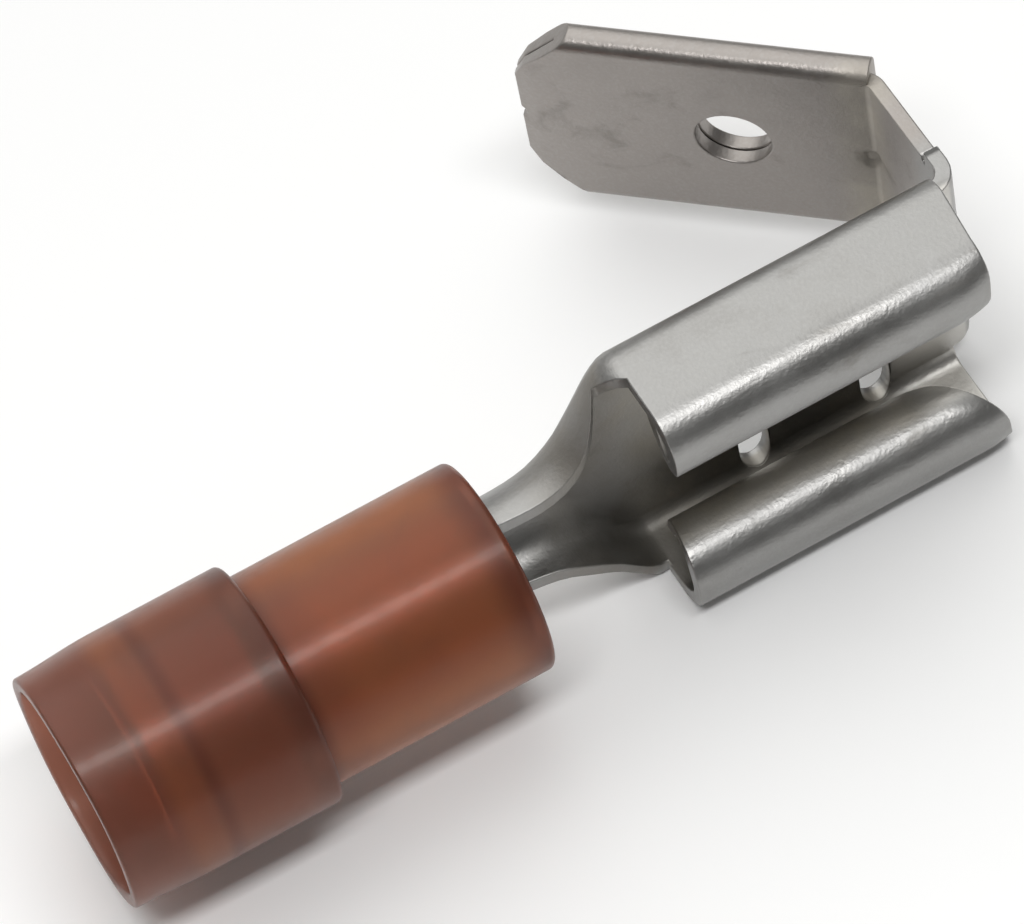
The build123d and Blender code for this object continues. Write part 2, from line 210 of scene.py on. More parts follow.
class Sheet:
    """A bent sheet, kept as pairs of points: one on its outer side and one on its inner side."""

    def __init__(self):
        self.outer = []
        self.inner = []
        self.faces = []
        self.count = 0

    def add(self, outer, inner, keep=None):
        """Adds a grid of point pairs, rows by columns, with quads where keep says so."""
        rows, columns = outer.shape[:2]
        index = self.count + np.arange(rows * columns).reshape(rows, columns)
        quads = np.stack([index[:-1, :-1], index[:-1, 1:], index[1:, 1:], index[1:, :-1]], -1)
        if keep is not None:
            quads = quads[keep]
        self.outer.append(outer.reshape(-1, 3))
        self.inner.append(inner.reshape(-1, 3))
        self.faces.append(quads.reshape(-1, 4))
        self.count += rows * columns

    def welded(self):
        """All grids joined: used pairs that lie on each other become one, and unused ones are dropped."""
        outer = np.concatenate(self.outer)
        inner = np.concatenate(self.inner)
        faces = np.concatenate(self.faces)
        used = np.unique(faces)
        key = np.round(np.concatenate([outer[used], inner[used]], 1), WELD_DECIMALS) + 0.0
        _, first, place = np.unique(key, axis=0, return_index=True, return_inverse=True)
        number = np.zeros(len(outer), int)
        number[used] = place.ravel()
        return outer[used[first]], inner[used[first]], number[faces]


def thicken(outer, inner, faces):
    """Closed wall from welded pairs: the outer skin, the inner skin turned round, and along every free edge a
    rim. Both skins are first drawn in at the free edges by the rounding, more at a corner so that it stays
    mitred. The rim leaves the outer skin in a quarter round, runs flat and comes back in a quarter round."""
    count = len(outer)
    starts = faces.ravel()
    ends = np.roll(faces, -1, axis=1).ravel()
    free = ~np.isin(starts * count + ends, ends * count + starts)
    tail, head = starts[free], ends[free]
    face_normal = unit(np.cross(outer[faces[:, 2]] - outer[faces[:, 0]], outer[faces[:, 3]] - outer[faces[:, 1]]))
    edge_normal = np.repeat(face_normal, 4, axis=0)[free]
    away = unit(np.cross(unit(outer[head] - outer[tail]), edge_normal))
    total = np.zeros_like(outer)
    np.add.at(total, tail, away)
    np.add.at(total, head, away)
    rim = np.unique(tail)
    reach = np.zeros_like(outer)
    reach[rim] = unit(total[rim])
    cosine = np.einsum("ij,ij->i", away, reach[tail])
    reach[tail] = reach[tail] / np.clip(cosine, MITRE_LIMIT, 1.0)[:, None]
    outer = outer - reach * EDGE_ROUND
    inner = inner - reach * EDGE_ROUND
    through = (inner - outer) / np.linalg.norm(inner - outer, axis=1, keepdims=True)

    def rim_layer(skin, turn, inward):
        """The rim's points at one turn of the quarter round that starts on a skin."""
        layer = skin + reach * EDGE_ROUND * math.sin(turn) + inward * through * EDGE_ROUND * (1 - math.cos(turn))
        return layer[rim]

    turns = [math.radians(turn) for turn in RIM_TURNS]
    layers = [rim_layer(outer, turn, 1) for turn in turns] + [rim_layer(inner, turn, -1) for turn in turns[::-1]]
    number = np.full(count, -1)
    number[rim] = np.arange(len(rim))
    rings = [np.arange(count)]
    rings += [2 * count + k * len(rim) + number for k in range(len(layers))]
    rings.append(count + np.arange(count))
    quads = [faces, faces[:, ::-1] + count]
    for low, high in zip(rings[:-1], rings[1:]):
        quads.append(np.stack([low[head], low[tail], high[tail], high[head]], -1))
    return np.concatenate([outer, inner, *layers]), np.concatenate(quads)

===

(What you should do) Print the listing above in its entirety, with every line exact.

(Output for this exercise)
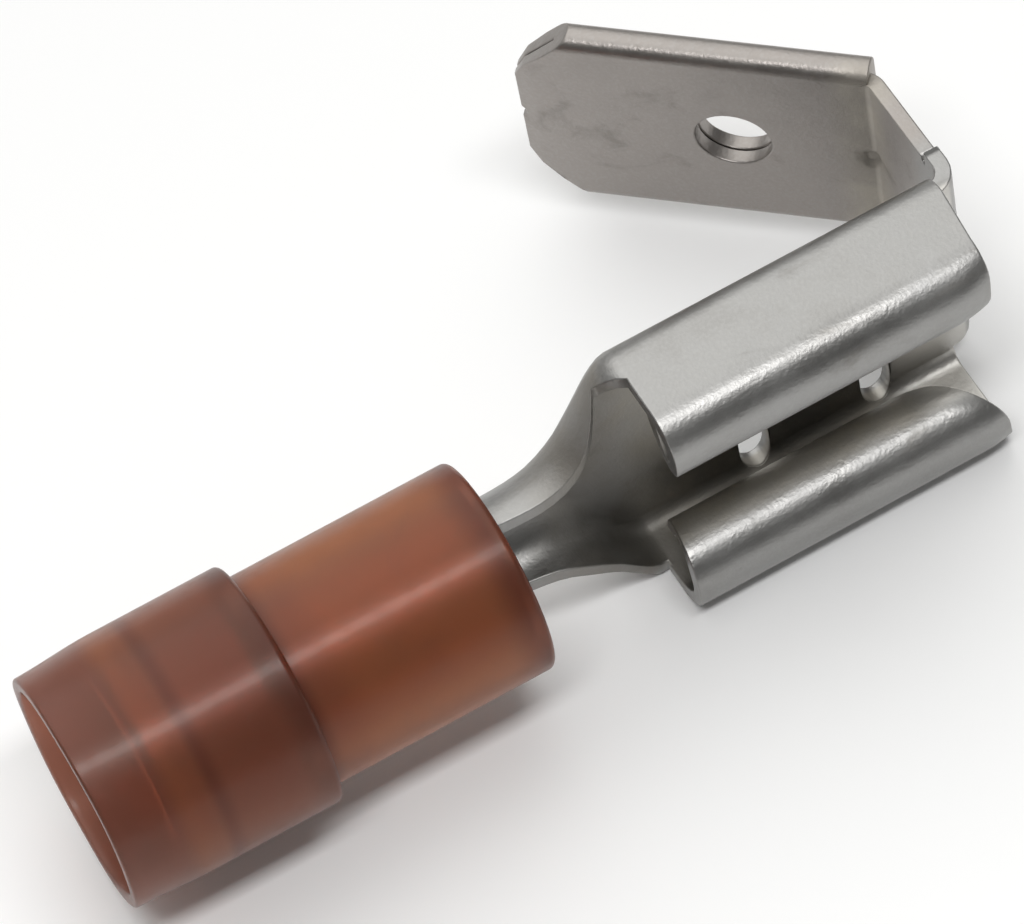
The build123d and Blender code for this object continues. Write part 2, from line 210 of scene.py on. More parts follow.
class Sheet:
    """A bent sheet, kept as pairs of points: one on its outer side and one on its inner side."""

    def __init__(self):
        self.outer = []
        self.inner = []
        self.faces = []
        self.count = 0

    def add(self, outer, inner, keep=None):
        """Adds a grid of point pairs, rows by columns, with quads where keep says so."""
        rows, columns = outer.shape[:2]
        index = self.count + np.arange(rows * columns).reshape(rows, columns)
        quads = np.stack([index[:-1, :-1], index[:-1, 1:], index[1:, 1:], index[1:, :-1]], -1)
        if keep is not None:
            quads = quads[keep]
        self.outer.append(outer.reshape(-1, 3))
        self.inner.append(inner.reshape(-1, 3))
        self.faces.append(quads.reshape(-1, 4))
        self.count += rows * columns

    def welded(self):
        """All grids joined: used pairs that lie on each other become one, and unused ones are dropped."""
        outer = np.concatenate(self.outer)
        inner = np.concatenate(self.inner)
        faces = np.concatenate(self.faces)
        used = np.unique(faces)
        key = np.round(np.concatenate([outer[used], inner[used]], 1), WELD_DECIMALS) + 0.0
        _, first, place = np.unique(key, axis=0, return_index=True, return_inverse=True)
        number = np.zeros(len(outer), int)
        number[used] = place.ravel()
        return outer[used[first]], inner[used[first]], number[faces]


def thicken(outer, inner, faces):
    """Closed wall from welded pairs: the outer skin, the inner skin turned round, and along every free edge a
    rim. Both skins are first drawn in at the free edges by the rounding, more at a corner so that it stays
    mitred. The rim leaves the outer skin in a quarter round, runs flat and comes back in a quarter round."""
    count = len(outer)
    starts = faces.ravel()
    ends = np.roll(faces, -1, axis=1).ravel()
    free = ~np.isin(starts * count + ends, ends * count + starts)
    tail, head = starts[free], ends[free]
    face_normal = unit(np.cross(outer[faces[:, 2]] - outer[faces[:, 0]], outer[faces[:, 3]] - outer[faces[:, 1]]))
    edge_normal = np.repeat(face_normal, 4, axis=0)[free]
    away = unit(np.cross(unit(outer[head] - outer[tail]), edge_normal))
    total = np.zeros_like(outer)
    np.add.at(total, tail, away)
    np.add.at(total, head, away)
    rim = np.unique(tail)
    reach = np.zeros_like(outer)
    reach[rim] = unit(total[rim])
    cosine = np.einsum("ij,ij->i", away, reach[tail])
    reach[tail] = reach[tail] / np.clip(cosine, MITRE_LIMIT, 1.0)[:, None]
    outer = outer - reach * EDGE_ROUND
    inner = inner - reach * EDGE_ROUND
    through = (inner - outer) / np.linalg.norm(inner - outer, axis=1, keepdims=True)

    def rim_layer(skin, turn, inward):
        """The rim's points at one turn of the quarter round that starts on a skin."""
        layer = skin + reach * EDGE_ROUND * math.sin(turn) + inward * through * EDGE_ROUND * (1 - math.cos(turn))
        return layer[rim]

    turns = [math.radians(turn) for turn in RIM_TURNS]
    layers = [rim_layer(outer, turn, 1) for turn in turns] + [rim_layer(inner, turn, -1) for turn in turns[::-1]]
    number = np.full(count, -1)
    number[rim] = np.arange(len(rim))
    rings = [np.arange(count)]
    rings += [2 * count + k * len(rim) + number for k in range(len(layers))]
    rings.append(count + np.arange(count))
    quads = [faces, faces[:, ::-1] + count]
    for low, high in zip(rings[:-1], rings[1:]):
        quads.append(np.stack([low[head], low[tail], high[tail], high[head]], -1))
    return np.concatenate([outer, inner, *layers]), np.concatenate(quads)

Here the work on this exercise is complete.